Eprinex® Pour-On Bovin : Temps d’attente forfaitaires

Eprinex® Pour-On Bovin est une solution cutanée pour dépôt qui contient de l’éprinomectine, un macrolide semi-synthétique du groupe des avermectines, à la concentration de 5 mg/ml. L’éprinomectine possède les mêmes propriétés pharmacologiques que l’ivermectine mais elle ne s’élimine pratiquement pas dans le lait.
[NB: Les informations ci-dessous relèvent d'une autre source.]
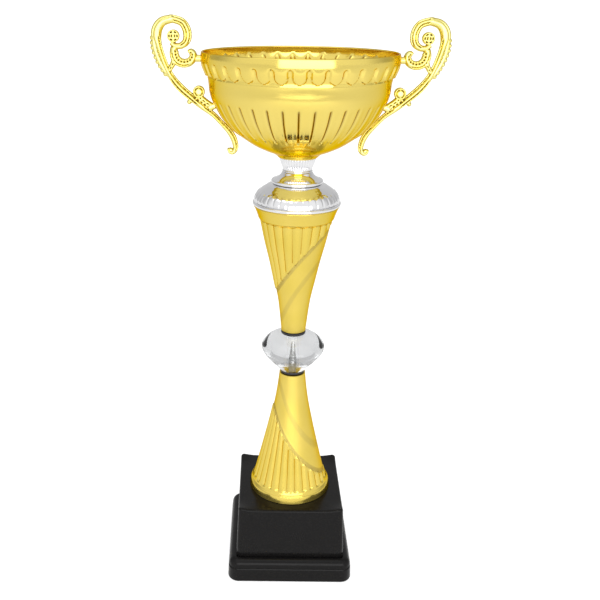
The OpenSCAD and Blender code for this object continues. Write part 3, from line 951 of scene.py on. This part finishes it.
def along(path, count, first, last, shift):
    """Evenly spaced places beside a path: shift is the share of its half width, to its left."""
    line = smooth(path, 12)
    ahead = headings(line)
    gaps = np.linalg.norm(np.diff(line[:, :2], axis=0), axis=1)
    share = np.r_[0, np.cumsum(gaps)] / gaps.sum()
    places = []
    for s in np.linspace(first, last, count):
        x, z, w, u, v = (np.interp(s, share, c) for c in
                         (line[:, 0], line[:, 1], line[:, 2], ahead[:, 0], ahead[:, 1]))
        places.append((x - v * shift * w / 2, z + u * shift * w / 2))
    return places


def merged(solids):
    """All points and all faces of the solids, as two lists."""
    faces, start = [], 0
    for points, own_faces in solids:
        faces += [[i + start for i in f] for f in own_faces]
        start += len(points)
    return np.vstack([points for points, _ in solids]), faces


def handle_solids():
    """All closed shapes that make the right handle; they overlap and are fused by a remesh."""
    t = HANDLE_T
    solids = [
        strap_solid(MAIN_STRAP, t, [(0.35, 0.5, 1.7, 0.05, 0.38, 0), (-0.42, 0.5, 1.8, 0.40, 0.63, 0),
                                    (0.55, 0.45, 1.7, 0.40, 0.86, 0), (-0.5, 0.5, 0.6, 0.80, 0.99, 0)]),
        strap_solid(TOP_SCROLL, t, [(-0.62, 0.4, 1.4, 0.03, 0.66, 0), (0.22, 0.4, 1.4, 0.06, 0.80, 0)]),
        strap_solid(LOWER_SCROLL, t, [(-0.45, 0.55, 1.6, 0.04, 0.97, 11),
                                      (0.4, 0.4, 1.3, 0.10, 0.60, 0)]),
        strap_solid(TAIL_LEAF, t * 0.8, [(0.0, 0.45, 1.2, 0.05, 0.9, 3)]),
        strap_solid(WALL_LEAF, t * 0.85, [(0.1, 0.45, 1.3, 0.05, 0.95, 4)]),
        strap_solid(OUTER_LEAF, t * 0.78),
        button_solid(88.7, 9.6, 4.2, t, [(3.0, 0.6, 1.5, 6), (1.1, 0.5, 1.1, 2)]),
        button_solid(71.6, -28.0, 4.2, t, [(2.7, 0.4, 1.3, 0)]),
        button_solid(49.3, -69.2, 1.7, t * 0.8),
    ]
    # Scallops on the leaf's outer edge, beads in the valley between leaf and strap, and beads
    # inside the lower scroll and on the leaf at the wall: path, count, first and last share,
    # shift, radius, share of the thickness
    rows = [(OUTER_LEAF, 9, 0.04, 0.92, 0.85, 1.6, 0.36),
            (OUTER_LEAF, 9, 0.10, 0.96, -1.05, 0.85, 0.45),
            (LOWER_SCROLL, 10, 0.10, 0.92, -0.9, 1.0, 0.40),
            (WALL_LEAF, 5, 0.05, 0.80, 0.85, 1.15, 0.42)]
    for path, count, first, last, shift, radius, thick in rows:
        for x, z in along(path, count, first, last, shift):
            solids.append(ball_solid(x, z, radius, t * thick))
    # The eyes of the lower scrolls, and a knob under the strap at the foot of the leaf
    eyes_and_knob = [(71.6, -28.0, 1.0, 0.5), (76.6, -2.6, 1.0, 0.5), (78.6, -35.2, 1.7, 0.40)]
    for x, z, radius, thick in eyes_and_knob:
        solids.append(ball_solid(x, z, radius, t * thick))
    # Bosses that the screws bite into, from the cup's wall to the scroll and the leaf
    boss = 4.8
    for below, tilt, length in SCREW_SEATS:
        x, z, direction = screw_axis(below, tilt)
        path = [(x + direction[0] * s, z + direction[1] * s, boss) for s in (-0.6, length / 2, length)]
        solids.append(strap_solid(path, boss))
    return solids


def hollows(mesh, co):
    """How far each vertex lies below a calmed copy of the surface, from 0 to 1 at 0.2 mm."""
    calming_rounds = 9
    pairs = np.zeros(len(mesh.edges) * 2, dtype=np.int32)
    mesh.edges.foreach_get("vertices", pairs)
    pairs = pairs.reshape(-1, 2)
    normals = np.zeros(len(co) * 3)
    mesh.vertex_normals.foreach_get("vector", normals)
    links = np.bincount(pairs.ravel(), minlength=len(co))[:, None]
    calm = co.copy()
    for _ in range(calming_rounds):
        total = np.zeros_like(calm)
        for axis in range(3):
            total[:, axis] += np.bincount(pairs[:, 0], calm[pairs[:, 1], axis], len(co))
            total[:, axis] += np.bincount(pairs[:, 1], calm[pairs[:, 0], axis], len(co))
        calm = total / np.maximum(links, 1)
    below = ((calm - co) * normals.reshape(-1, 3)).sum(1)
    return ramp(below, 0.04, 0.2)


def make_handles(finish):
    """Fuses the handle's shapes, beds the result on the cup, and mirrors it to the left."""
    points, faces = merged(handle_solids())
    points[:, 2] += RIM
    rough = build("handle_shapes", points, faces)
    fuse = rough.modifiers.new("fuse", "REMESH")
    fuse.mode = "VOXEL"
    fuse.voxel_size = 0.31 * MM
    soften = rough.modifiers.new("soften", "SMOOTH")
    soften.factor, soften.iterations = 0.5, 2
    done = rough.evaluated_get(bpy.context.evaluated_depsgraph_get())
    mesh = bpy.data.meshes.new_from_object(done)
    bpy.data.objects.remove(rough)
    co = np.zeros(len(mesh.vertices) * 3)
    mesh.vertices.foreach_get("co", co)
    co = co.reshape(-1, 3) / MM
    faces = [list(p.vertices) for p in mesh.polygons]
    # Painted shade: the casting's hollows are marked so that the finish darkens them to brown
    painted_hollow_shade = {"hollow": hollows(mesh, co)}
    # Nothing sinks into the cup: points inside its outside are moved out onto it
    side = cup_side()[::-1]
    wall = np.interp(co[:, 2], side[:, 1], side[:, 0])
    away = np.hypot(co[:, 0], co[:, 1])
    inside = (away < wall) & (co[:, 2] < RIM) & (co[:, 2] > CUP_FOOT)
    push = np.where(inside, wall / np.maximum(away, 1), 1.0)
    co[:, :2] *= push[:, None]
    co[:, 1] = np.clip(co[:, 1], -HANDLE_T / 2, HANDLE_T / 2)
    for name, sign in (("handle_right", 1), ("handle_left", -1)):
        flipped = co * np.array([sign, 1, 1])
        piece = build(name + "_casting", flipped, faces, painted_hollow_shade, corner=60)
        place(piece, [name], finish)


def make_screws(finish):
    """Four screws: a domed head with a cross slot inside the cup, and a shank into the handle."""
    head_r, head_h, shank_r, shank_l = 2.7, 1.6, 1.35, 6.0
    around = 48
    a = np.linspace(0, TAU, around, endpoint=False)
    outline = [(shank_r - 0.5, shank_l), (shank_r, shank_l - 0.7), (shank_r, -SHEET_T),
               (head_r, -SHEET_T), (head_r, -SHEET_T - 0.6)]
    outline += [(head_r * math.cos(b), -SHEET_T - 0.6 - (head_h - 0.6) * math.sin(b))
                for b in np.radians(np.linspace(10, 86, 14))]
    outline = np.array(outline)
    r, s = outline[:, :1], outline[:, 1:]
    across, level = r * np.cos(a), r * np.sin(a)
    slot = (np.minimum(np.abs(across), np.abs(level)) < 0.33) & (r < 1.7) & (s < -SHEET_T - 0.7)
    s = s + 0.7 * slot
    solids = []
    for sign in (-1, 1):
        faces = [f[::sign] for f in ring_faces(len(outline), around, False)]
        for below, tilt, _ in SCREW_SEATS:
            x, z, (out, up) = screw_axis(below, tilt)
            px = x + out * s - up * level
            pz = z + RIM + up * s + out * level
            solids.append((np.stack([sign * px, across, pz], -1).reshape(-1, 3), faces))
    screws = build("screws_in_cup", *merged(solids), corner=30)
    place(screws, ["handle_screws"], finish)


# ---------- the room

def make_room():
    """Pale floor and soft light. The camera sees plain white round the floor, but what falls on the
    trophy is dimmer from the sides and from behind."""
    size = 30000
    # Glow of the floor for every ray, and what the camera sees on top of that
    glow, camera_glow = 0.24, 0.36
    paper = Finish("paper", Roughness=0.95, Specular_IOR_Level=0.1, Emission_Color=(1, 1, 1, 1))
    paper.set("Base Color", paper.colors(paper.noise(3.0, 2.0), (0.3, (0.80, 0.80, 0.80)),
                                         (0.7, (0.82, 0.82, 0.82))))
    seen = paper.node("LightPath").outputs["Is Camera Ray"]
    paper.set("Emission Strength", paper.math("ADD", paper.math("MULTIPLY", seen, camera_glow), glow))
    floor = build("floor", [(-size, -size, 0), (size, -size, 0), (size, size, 0), (-size, size, 0)],
                  [(0, 1, 2, 3)])
    floor.data.materials.append(paper.made)

    world = bpy.data.worlds.new("white_tent")
    world.use_nodes = True
    tent = Nodes(world.node_tree)
    x, y, _ = tent.node("SeparateXYZ", tent.node("TexCoord").outputs["Generated"]).outputs
    turn = tent.math("ARCTAN2", x, tent.math("MULTIPLY", y, -1.0))
    share = tent.math("DIVIDE", tent.math("ABSOLUTE", turn), math.pi)
    # Share of a half turn from the front, and brightness there
    stops = [(0.0, 1.0), (0.28, 1.0), (0.42, 0.92), (0.52, 0.66),
             (0.60, 0.46), (0.72, 0.58), (1.0, 0.66)]
    tone = tent.colors(share, *((position, (level,) * 3) for position, level in stops))
    seen = tent.node("LightPath").outputs["Is Camera Ray"]
    light = tent.blend(seen, tone, (1.1, 1.1, 1.1, 1))
    tent.tree.links.new(light, tent.tree.nodes["Background"].inputs["Color"])
    bpy.context.scene.world = world

    def soft_box(name, at, target, width, height, power):
        light = bpy.data.lights.new(name, "AREA")
        light.shape = "RECTANGLE"
        light.size, light.size_y = width, height
        light.energy = power
        lamp = shown(name, light)
        lamp.location = at
        lamp.rotation_euler = (Vector(target) - Vector(at)).to_track_quat("-Z", "Y").to_euler()
        lamp.visible_camera = False

    soft_box("key_box", (0.08, -1.0, 0.42), (0.0, 0.0, 0.40), 1.15, 0.56, 4.4)
    soft_box("top_box", (-0.3, -0.3, 1.5), (0.0, 0.0, 0.3), 1.0, 1.0, 1.8)
    bpy.context.scene.view_settings.view_transform = "Standard"
    bpy.context.scene.view_settings.look = "None"


def make_camera():
    """Camera a little above the rim, looking down the stem, with a slight roll."""
    pitch, roll = math.radians(21), math.radians(0.6)
    forward = Vector((0, math.cos(pitch), -math.sin(pitch)))
    level = Vector((1, 0, 0))
    above = Vector((0, math.sin(pitch), math.cos(pitch)))
    right = level * math.cos(roll) + above * math.sin(roll)
    up = above * math.cos(roll) - level * math.sin(roll)
    data = bpy.data.cameras.new("camera")
    data.lens = 47.74
    data.sensor_width = 36
    data.shift_x = 0.063
    data.clip_start = 0.01
    camera = shown("camera", data)
    turned = Matrix((right, up, -forward)).transposed().to_4x4()
    camera.matrix_world = Matrix.Translation((-0.025, -0.5821, 0.454)) @ turned
    bpy.context.scene.camera = camera


# ---------- the pieces

RUBBER = black_rubber()
make_camera()
make_room()
make_cup()
steel, chrome, satin = zinc_steel(), bright_chrome(), satin_gold()
make_upper_cone(satin)
make_lower_cone(satin)
make_gasket("lower_gasket")
make_gasket("upper_gasket")
make_knop()
make_dome(chrome)
make_collar(chrome)
make_neck(chrome)
make_rod(steel)
make_nut("cup_nut", "bowl_nut", steel)
make_nut("plinth_nut", "base_nut", steel)
make_washer("cup_washer", "bowl_washer", steel)
make_washer("plinth_washer", "base_washer", steel)
make_plinth()
make_handles(cast_gold())
make_screws(screw_brass())

# CAD nodes that keep their own shape
for node, material in {
    "felt_sheet": felt(), "base_board": hardboard(), "ballast_block": ballast(),
    "lower_cone_disc": white_plastic(), "upper_cone_disc": white_plastic(),
}.items():
    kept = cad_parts[node]
    kept.data.materials.clear()
    kept.data.materials.append(material)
L’annexe I du règlement 2377/90/CEE indique ses LMR dans le muscle, la graisse, le foie, le rein et le lait des bovins. L’espèce caprine n’est pas mentionnée. Néanmoins, la DGAL estime que, lorsqu’une LMR est définie pour le lait, les médicaments contenant la substance peuvent être utilisés chez toutes les espèces de femelles laitières (Note de service DGAL/SDSPA/ N2004-8185 du 16 juillet 2004). L’éprinomectine peut donc être administrée aux chèvres laitières, à la condition de mentionner sur l’ordonnance les temps d’attente forfaitaires minimaux : sept jours dans le lait et vingt-huit jours dans la viande et les abats. Elle peut aussi être administrée aux chevreaux à la condition de mentionner le même temps d’attente forfaitaire minimal dans la viande et dans les abats. La dose d’éprinomectine conseillée chez les caprins est de 1 mg/kg de poids corporel par voie cutanée, c’est-à-dire le double de la dose proposée chez les bovins. L’administration de cette dose entraîne des résidus dans le lait de chèvre en concentration inférieure à la LMR fixée dans le lait de vache (20 ng/kg). La réglementation oblige toutefois le prescripteur à appliquer le temps d’attente forfaitaire minimum de sept jours dans le lait de chèvre.